Why Foley wasn’t rescued.

The Delta Force raid on the Syrian ISIS camp failed to rescue any hostages. They had been moved. Now we know why.

Anthony Shaffer, a former lieutenant-colonel in US military intelligence who worked on covert operations, said: “I’m told it was almost a 30-day delay from when they said they wanted to go to when he finally gave the green light. They were ready to go in June to grab the guy [Foley] and they weren’t permitted.”

This is a reflex reaction of Obama to any call for action. He delays and thinks and worries about the politics. It has been reported that Obama delayed the bin Laden raid three times.

President Barack Obama — at the urging of senior adviser Valerie Jarrett — canceled the operation to kill Osama bin Laden three times before finally approving the May 2, 2011, Navy SEAL mission, according to a book scheduled to be released next month.

In “Leading From Behind: The Reluctant President and the Advisors who Decide for Him,” Richard Miniter writes that Obama canceled the mission in January 2011, again in February, and a third time in March, The Daily Caller reports

It isn’t just the conservative press but Hillary Clinton even says so.

Through weeks of sometimes heated White House debate in 2011, Clinton was alone among the president’s topmost cabinet officers to back it. Vice President Biden, a potential political rival for Clinton in 2016, opposed it. So did then-Defense Secretary Robert M. Gates.

The optics and the political fallout were most of his concerns. In the case of Captain Phillips of the ship hijacked by Somali pirates, reports have circulated that Obama delayed the SEALS raid several times as he agonized over the decision.

The claim that the White House rejected two rescue attempts is equally false, according to Gen. Jones. Nor did the on-scene commander decide on his own to rescue Phillips. Jones said the president had already given that authorization on April 10 – two days before the rescue. Vice Adm. William Gortney, commander of Naval forces in the Middle East, told reporters the same thing in an April 12 press conference. According to Gortney, “[T]here were standing orders that if [Captain Phillips] was at risk and we on scene determined that he was under imminent danger, to go ahead and take decisive action.”

The fact that the White House and the Pentagon had to step on these stories of delay indicates the opinion of most military officers. It is widely believed that the “shoot order” was given in spite of the White House.

Now, we have the raid on the Syrian base where ISIS hostages were being held.

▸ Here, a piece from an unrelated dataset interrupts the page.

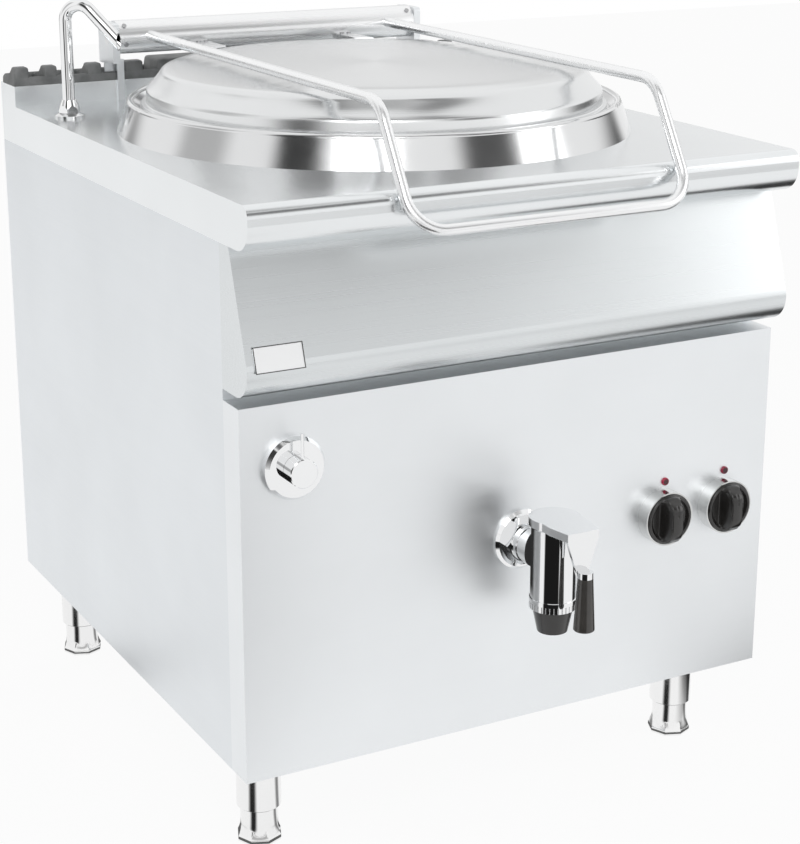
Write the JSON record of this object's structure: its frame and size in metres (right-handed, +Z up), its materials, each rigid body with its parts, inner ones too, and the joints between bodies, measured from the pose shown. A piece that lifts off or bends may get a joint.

Time was obviously of the essence, yet if you believe Harnden’s source, it took 30 days for a green light. How come? The White House’s fears of a debacle a la Desert One or Mogadishu are understandable, but less understandable now than they were before the Bin Laden raid. Even if the Foley raid had fallen apart, what would the knock on Obama have been? That he had too much faith in the capabilities of soldiers who scalped the head of Al Qaeda and then exfiltrated without a single American casualty? The foot-dragging is also hard to explain. He took his time in ordering the Bin Laden raid, with internal deliberations extending over several months, but extra prudence was warranted in that case: Pakistan is (nominally) an ally, there were no innocent lives directly in the balance, and the White House had no reason to believe that Bin Laden would flee the scene before they got there.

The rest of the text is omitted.